Kita ingat kemarahan Greta Thunberg, belia aktivis perubahan iklim yang kejernihan moralnya mewakili miliaran sebayanya di seluruh dunia itu, ketika berpidato dihadapan pemimpin dunia pada Konferensi Perubahan Iklim PBB: “Kalian mencintai anak-anak di atas segalanya, namun kalian mencuri masa depan mereka di depan mata mereka sendiri.” Greta berbicara tentang keserakahan, penghancuran habitat, atmosfer yang tercemar, lautan yang dipenuhi sampah plastik, dan efek gas rumah kaca dengan konsentrasi karbondioksida yang semakin mencemaskan, dan kita tengah meluncur menuju titik kritis iklim.
Satu-satunya cara pencegahan menurut Greta adalah bersedia bertindak dalam gerakan bersama, meninggalkan kebiasaan buruk yang memicu emisi karbon dan perubahan iklim, yang dampaknya kini menimbulkan efek gelombang panas di mana-mana. Ia pun mengkampanyekan pola hidup sederhana, meninggalkan gaya hidup konsumtif, yang ia jalankan dengan komitmen kuat.
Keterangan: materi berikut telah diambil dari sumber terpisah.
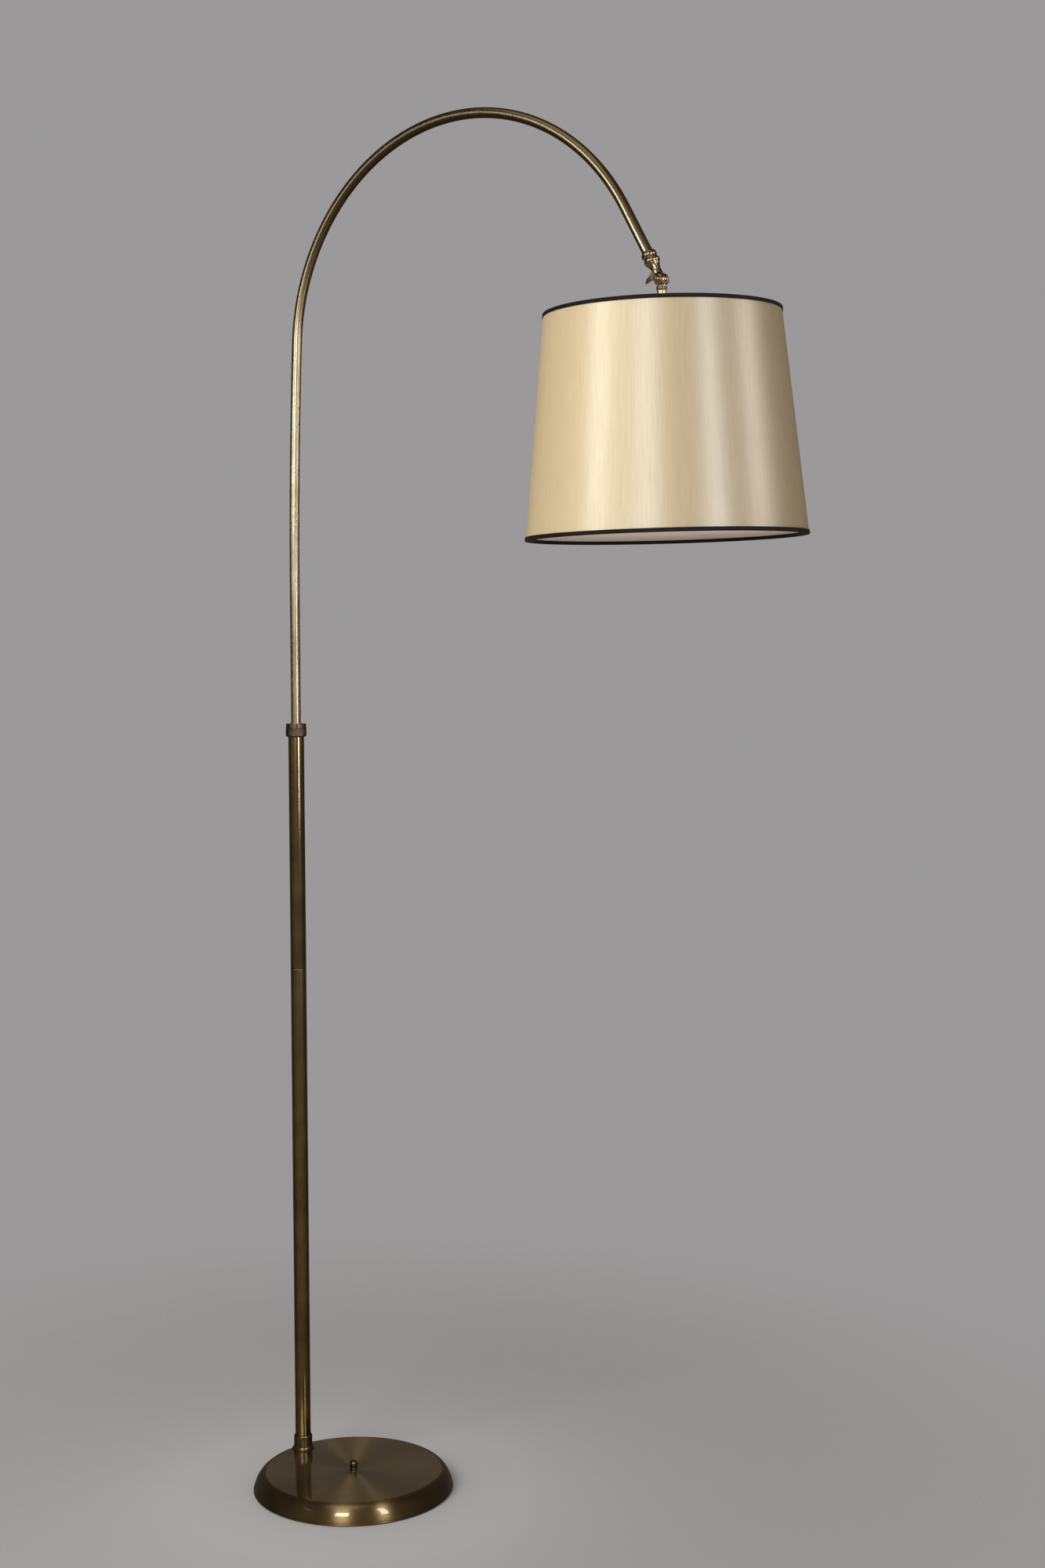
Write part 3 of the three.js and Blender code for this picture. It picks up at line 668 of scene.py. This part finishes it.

Tapi jauh sebelumnya, Hatta, Hoegeng, Natsir, Maarif, para guru bangsa kita telah mencontohkan. Mewariskan teladan yang benderang tentang hidup yang bermartabat, dan merdeka. Bahwa merdeka itu sederhana. Dan kesederhanaan adalah prasyarat bagi kehidupan yang sehat, pemuliaan bagi masa depan anak dan cucu kita, masa depan bangsa, dan kebudayaan yang berkelanjutan.